Just as the forest is cut with the active collusion of the forest department, the spurious food industry is run by food inspectors and the dairy department. Every now and then a Minister orders raids. Some people go to jail, the food item disappears, and then everything comes back to normal. According to the factory owners, the local health officer charged Rs 5000 a month on “principle” and Rs 10,000 – Rs 15,000 to clear each food sample from the lab.
It is extraordinary that a small state like Punjab should have so many spurious factories. None of them are near dairies – which itself should have sounded a warning bell a long time ago. Most of them are in industrial areas, or in small villages. While dozens of people have been sent to jail, not a single health official has had any action taken against him.
Throughout August 2018, there has been a state-wise “crackdown” over a thousand spurious milk product/paneer factories in Punjab (out of many thousands). Chilling centres, creameries, milk establishments in remote areas, interception of tankers at toll barriers: all these have revealed acids and illegal colouring agents. Even the dairies that were legitimately making paneer were found to be so unhygienic – unwashed workers, rusted implements – that the paneer is unsafe to eat.
Paneer has vanished in the market – which means most, or all, of it was spurious. Most sweetmeats made from it have vanished from the mithai shops. Shopkeepers and “dairy” owners have refused all bulk orders.
Here are some examples to show you how large this illegal industry is:
While the factory owners claimed that they made cheese, ghee, butter and other dairy products from 5,000 litres of milk collected daily from Lehragaga in Sangrur village, no dairy was found. The owner had no licence for any food product.
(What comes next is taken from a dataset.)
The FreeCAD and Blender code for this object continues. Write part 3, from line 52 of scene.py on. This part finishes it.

The premises were filthy.
Here are some samples in the last month:
News 24: A Mahindra pickup was found with 120 kilos of spurious paneer going to Dehradun from Panipat. The bill said it was plywood.
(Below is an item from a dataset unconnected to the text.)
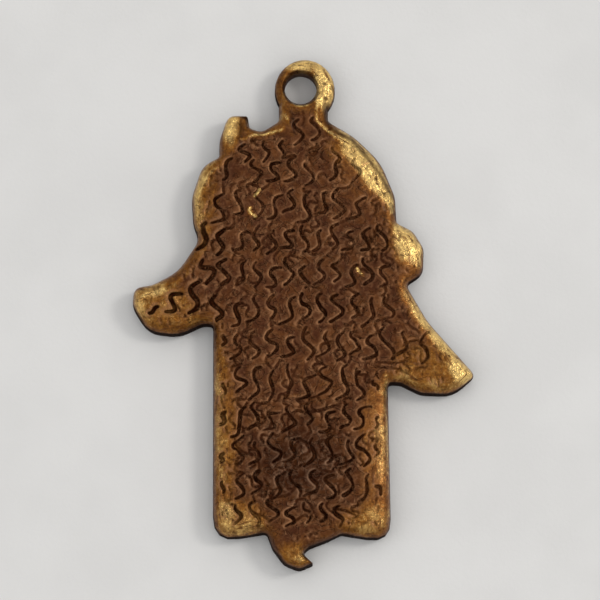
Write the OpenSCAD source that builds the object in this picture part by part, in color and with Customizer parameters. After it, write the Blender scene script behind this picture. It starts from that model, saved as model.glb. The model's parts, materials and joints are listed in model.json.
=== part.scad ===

Bansal News: a raid in Morena, Madhya Pradesh delivered 1,500 kilos of fake paneer. The factory is in an industrial area, and filthy, cockroach-ridden with paneer was being made and thrown on the floor. It has been raided several times. The owner hides out for a few days and then restarts the business.
NNI: A raid in a Mathura paneer factory shows dirty vats, dirty handlers, rusted implements. The place is full of milk powder and refined oil. The owner runs as soon as he sees the police. The paneer is supplied to Delhi.
TOI Bangalore: Paneer made of urea and chemicals has flooded the market. 5 tonnes of adulterated paneer, brought from Dharmapur in Tamil Nadu, sent to the chemical lab for testing was reported to be full of chemicals and not fit for human consumption. Police said 100 tonnes of chemical paneer arrives in vans from Tamil Nadu every month. Salem milk/paneer is the common name for fake dairy products.
Patna: Raids found that even posh hotels and big sweet shops were selling fake or adulterated paneer which contained corn starch mixed with chemicals, urea and maida. They buy at Rs 40-50 a kg and sell at Rs 300 a kg. A report by the food safety wing of the health department has revealed that 95% of the samples of paneer, collected from 60 shops and eateries in the city, have been found to be adulterated.
Starch is added to cottage cheese to increase its quantity. When questioned, the team said that they only had the ability to look for starch adulteration as they were not competent to check for acids and chemicals in paneer, and their lab in Agamkuan was shut!!
How do you make out real from fake paneer? Pure paneer is soft in texture. Synthetic one is rubbery. Pure has a milky taste. Synthetic has a bland /no taste. Put a drop of iodine solution on raw paneer. If it changes colour to blue-black it is spurious.